Fuera del hecho de anclar las siglas de Morena a los resortes psicológicos y a las resonancias subliminales del guadalupanismo mexicano, es conocida la identificación del primer mandatario con figuras como Morelos, Juárez, Madero, Cárdenas y otros, cuya respectiva biografía destaca “la cita imperiosa” con el destino, la “urgencia de alterar para bien” el rumbo de la nación, el “llamado interior” de alguien predestinado a cumplir “tareas colosales”, las “impaciencias del corazón” y, en cualquier caso, el tono de “apresurados de Dios” que rige su temple y desempeño en la circunstancia histórica que les tocó vivir.

Morelos y Juárez, pese a haber sido sacerdote el primero y seminarista el segundo, más que ser personajes confesionales son personajes dialécticos y liberales, tanto porque encarnan épocas distintas de nuestra historia como porque justifica e inspira su acción el hombre concreto, el prójimo de carne y hueso del piso social.

No obstante, el denominador común a todos ellos fue algo que no tiene Andrés López: más que refugiarse en las redes de la fantasía ideológica y en los andamios de la necedad política, los personajes que hicieron nuestra historia aceptaron la interpelación de la realidad, tuvieron la capacidad de insertarse en ella para transformarla y, cuando no pudieron vencer ciertos obstáculos, fueron humildes en grado de grandeza para reconocer los desafíos que les planteó la historia. Cosa distinta ocurre con el que hoy está llamado a gobernar y tiene en las manos un país en descomposición.

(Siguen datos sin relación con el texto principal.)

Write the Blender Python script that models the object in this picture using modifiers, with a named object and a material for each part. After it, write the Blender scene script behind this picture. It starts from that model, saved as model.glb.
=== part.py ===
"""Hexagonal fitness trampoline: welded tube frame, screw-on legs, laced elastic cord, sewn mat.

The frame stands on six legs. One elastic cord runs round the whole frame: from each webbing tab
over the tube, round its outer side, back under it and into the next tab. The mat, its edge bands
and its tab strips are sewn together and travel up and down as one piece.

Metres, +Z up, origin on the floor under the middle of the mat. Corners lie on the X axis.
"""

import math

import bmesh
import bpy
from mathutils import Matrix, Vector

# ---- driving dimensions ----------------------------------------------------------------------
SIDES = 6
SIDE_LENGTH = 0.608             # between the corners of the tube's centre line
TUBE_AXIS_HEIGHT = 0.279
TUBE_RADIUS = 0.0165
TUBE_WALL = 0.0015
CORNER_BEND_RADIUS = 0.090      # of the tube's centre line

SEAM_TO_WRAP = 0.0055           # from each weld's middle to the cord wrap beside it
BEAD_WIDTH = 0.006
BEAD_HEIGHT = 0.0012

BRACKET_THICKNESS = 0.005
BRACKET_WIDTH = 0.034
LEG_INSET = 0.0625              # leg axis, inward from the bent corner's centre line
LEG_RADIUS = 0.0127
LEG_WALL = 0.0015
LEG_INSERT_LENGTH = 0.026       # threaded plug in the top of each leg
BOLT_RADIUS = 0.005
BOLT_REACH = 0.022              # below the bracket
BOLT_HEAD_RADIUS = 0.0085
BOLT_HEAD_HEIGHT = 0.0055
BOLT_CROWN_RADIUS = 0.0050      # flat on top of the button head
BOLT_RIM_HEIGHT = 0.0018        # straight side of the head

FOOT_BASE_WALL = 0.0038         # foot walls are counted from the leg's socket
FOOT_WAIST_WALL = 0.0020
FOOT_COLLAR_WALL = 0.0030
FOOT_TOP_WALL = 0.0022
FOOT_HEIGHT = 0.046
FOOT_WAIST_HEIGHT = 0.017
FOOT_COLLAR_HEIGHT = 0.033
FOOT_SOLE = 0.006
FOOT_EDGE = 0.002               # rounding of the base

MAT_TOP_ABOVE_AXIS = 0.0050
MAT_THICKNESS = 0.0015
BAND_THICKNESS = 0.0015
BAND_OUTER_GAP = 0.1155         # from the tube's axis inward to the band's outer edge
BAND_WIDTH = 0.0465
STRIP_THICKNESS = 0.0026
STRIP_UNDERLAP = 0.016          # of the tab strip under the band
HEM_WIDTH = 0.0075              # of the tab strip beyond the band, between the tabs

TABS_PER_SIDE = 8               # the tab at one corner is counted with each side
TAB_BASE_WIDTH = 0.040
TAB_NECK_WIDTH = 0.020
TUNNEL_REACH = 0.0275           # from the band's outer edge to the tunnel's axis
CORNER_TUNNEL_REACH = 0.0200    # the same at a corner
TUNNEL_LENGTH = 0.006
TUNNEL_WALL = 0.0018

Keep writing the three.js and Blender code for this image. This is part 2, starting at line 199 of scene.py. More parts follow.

Rechazar la realidad, empeñarse en sustituirla por la ficción, la demagogia y la propaganda, parece ser la característica central en el gobierno de López Obrador. Y si la realidad no cede, no se somete o no acepta la potestad de un decreto o un memorándum de escritorio, peor para ella.

Por esto último, el gobierno de Morena podría llegar a reeditar, en México, lo que se dice que ocurrió en los estados de Sergipe y Bahía, en Brasil, a fines del siglo XIX, donde tuvo lugar una sublevación campesina liderada por un carismático predicador, el apóstol Ibiapina, contra el sistema métrico decimal.

Los rebeldes, apodados los “quiebrakilos” y los “vagunzos”, asaltaban las tiendas y almacenes y destrozaban los nuevos pesos y medidas -las balanzas, los kilos y los metros- adoptados por la Monarquía para homologar el sistema brasileño al predominante en Occidente y facilitar, de este modo, las transacciones comerciales del país con el resto del mundo. Este intento de modernización pareció blasfemo y sacrílego al padre Ibiapina, y muchos de sus seguidores, tanto del área rural como del trópico, mataron y murieron tratando de impedirlo.

La guerra de Canudos, que estalló pocos años después en el interior de Bahía, en contra del establecimiento de la República brasileña, fue también un heroico, trágico y absurdo empeño por detener la rueda del tiempo sembrando cadáveres en su camino.

Las rebeliones de los quiebraquilos y de los vagunzos, además de pintorescas e inusitadas, tienen un poderoso contenido simbólico. Ambas forman parte de una robusta tradición que, en vez de desaparecer, se acentuó en nuestro continente tras la emancipación: el rechazo de lo real y lo posible en nombre de la fantasía y lo imaginario.

El poeta peruano Augusto Lunel definió esta índole particular de oscurantismo, esta especie sui géneris de conservadurismo ideológico, en las primeras líneas de su Manifiesto: “Estamos contra todas las leyes, empezando por la ley de gravedad”.

Pisapapeles

Al que se la vive descalificando a los que no piensan como él, conviene recordarle la Primera Epístola de Juan: “El que dice que está en la luz, y aborrece a su hermano, está aún en tinieblas”.